Texas has a multi-man competition ongoing at the middle of the offensive line. With Derek Kerstetter still recovering from an injury suffered in late 2020 and likely to play a different role during his fifth year, Jake Majors and Rafiti Ghirmai are in contention to be the player UT head coach Steve Sarkisian and O-line coach Kyle Flood ask to start every play.
“I think Jake Majors is off to a pretty good start,” Sarkisian said April 1. “I think Rafiti (Ghirmai) is off to a pretty good start at the center spot. Both competitive, both high football IQ guys who are athletic.”
Sarkisian described the center in his offense as being the quarterback of the offensive line. He asks the center to make calls at the line of scrimmage, a common request of centers by their respective play-callers.
Majors, a 6-foot-3, 300-pound redshirt freshman from Prosper, made a strong case to be the 2021 center with his performance in the final two games of the 2020 season. Texas had to re-shuffle its line due to opt-outs and injury, and Majors started at center versus Kansas State and in the bowl game versus Colorado.

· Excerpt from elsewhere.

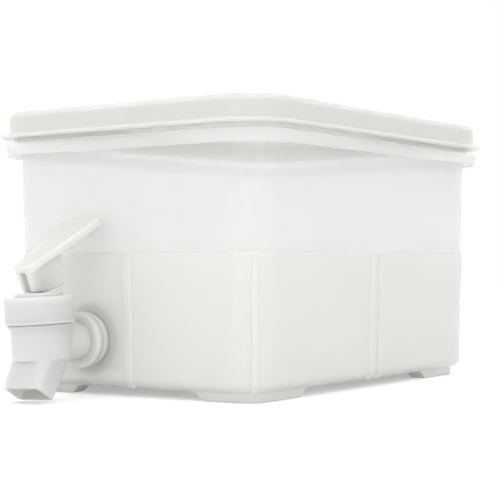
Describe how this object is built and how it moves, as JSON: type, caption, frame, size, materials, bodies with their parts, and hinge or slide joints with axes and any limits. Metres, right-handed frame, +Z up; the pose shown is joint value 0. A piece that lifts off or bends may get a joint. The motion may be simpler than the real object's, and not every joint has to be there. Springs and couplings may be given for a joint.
{
  "type": "fridge drinks dispenser",
  "caption": "Rectangular drinks dispenser: tapered frosted tank with ribs, feet and a turned-down rim, press-on lid with seal, and a spring-closed lever tap.",
  "frame": {"origin": "on the ground under the middle of the whole object's box, lid and tap included", "axes": "+X along the tap's wall to the right as seen from the tap side, +Y from the tap to the back (the long way), +Z up"},
  "size_m": [0.177, 0.284, 0.1428],
  "materials": {
    "tank_plastic": "frosted translucent moulded plastic, clearer and smoother in the upper half, finely textured below",
    "lid_plastic": "milky satin plastic",
    "tap_plastic": "opaque white moulded plastic, semi-gloss",
    "pale_rubber": "white silicone",
    "soft_seal": "clear to white silicone",
    "dark_rubber": "black ring, lightly greased",
    "washer_plastic": "smooth",
    "spring_steel": "stainless wire"
  },
  "bodies": {
    "container": {"tank": "tank_plastic", "tap_body": "tap_plastic", "outer_gasket": "pale_rubber", "inner_gasket": "pale_rubber", "shank_nut": "tap_plastic", "bonnet_cap": "tap_plastic", "bonnet_seal": "pale_rubber", "spring_washer": "washer_plastic", "return_spring": "spring_steel"},
    "cover": {"lid": "lid_plastic", "lid_seal": "soft_seal"},
    "plug": {"valve_plug": "pale_rubber"},
    "stem": {"valve_stem": "tap_plastic", "stem_ring": "dark_rubber", "lever_pin": "spring_steel"},
    "handle": {"lever": "tap_plastic"}
  },
  "joints": [
    {"name": "lid_lift", "type": "slide", "parent": "container", "child": "cover", "axis": [0, 0, 1], "range_m": [0, 0.06]},
    {"name": "stem_lift", "type": "slide", "parent": "container", "child": "plug", "axis": [-0.0436, -0.0284, 0.9986], "range_m": [0, 0.0034], "stiffness_N_per_m": 600, "springref_m": -0.003, "deforming": ["return_spring"]},
    {"name": "lever_swivel", "type": "hinge", "parent": "plug", "child": "stem", "pos_m": [-0.02633, -0.12585, 0.05746], "axis": [-0.0436, -0.0284, 0.9986], "continuous": true},
    {"name": "lever_pull", "type": "hinge", "parent": "stem", "child": "handle", "pos_m": [-0.02633, -0.12585, 0.05746], "axis": [0.9867, -0.1576, 0.0386], "range_deg": [0, 41]}
  ],
  "couplings": [
    {"joint": "lever_pull", "follows": "stem_lift", "rad_per_m": 205.33}
  ]
}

While quality of opponent factors into the performances, Majors helped clear the way for Texas to rush for over 300 yards in each of its final two games. Bijan Robinson did the yeoman’s work on the ground against the two former Big 8 schools, rushing for 355 yards and four touchdowns. Throughout the course of Robinson’s efforts, Majors was there helping to open running lanes for the talented back.
The run game was not the only place Majors made an impact. He protected Casey Thompson during his scorching third quarter performance in the Alamo Bowl.
Though Majors received the starting nod late last year, Ghirmai is taking advantage of the clean slate offered by the arrival of a new coaching staff. Inside Texas reported Monday Ghirmai worked with the first team at center in recent practices.
Ghirmai, a 6-foot-5, 294-pounder from Frisco’s Wakeland High School, arrived at Texas as a player whose size and ability made him a candidate to be a swing guy on the offensive line. Upon enrolling, Tom Herman and Herb Hand decided to prep him for an interior role at center.
Even with the upcoming season being his fourth year in the program, Ghirmai has fewer meaningful in-game snaps at center than Majors. Ghirmai has only appeared on the field when Texas’ victory was all but assured in 2019 and 2020.
Those two are the two leaders for the competition at center, but Sarkisian and Flood aren’t pigeon-holing players into certain roles during their first spring in Austin. Others may join Ghirmai and Majors in the competition, possibly San Antonio redshirt freshman Logan Parr. Ghirmai could also factor into the competition at guard, another position where he has trained.
“Coach Flood is really rotating those guys quite a bit right now,” Sarkisian said about his O-line. “Even a couple of guys at different positions just to see how they gel together, to see if a guy may be a little bit better of a player at guard as opposed to center, or tackle as opposed to guard, or right tackle as opposed to left tackle.”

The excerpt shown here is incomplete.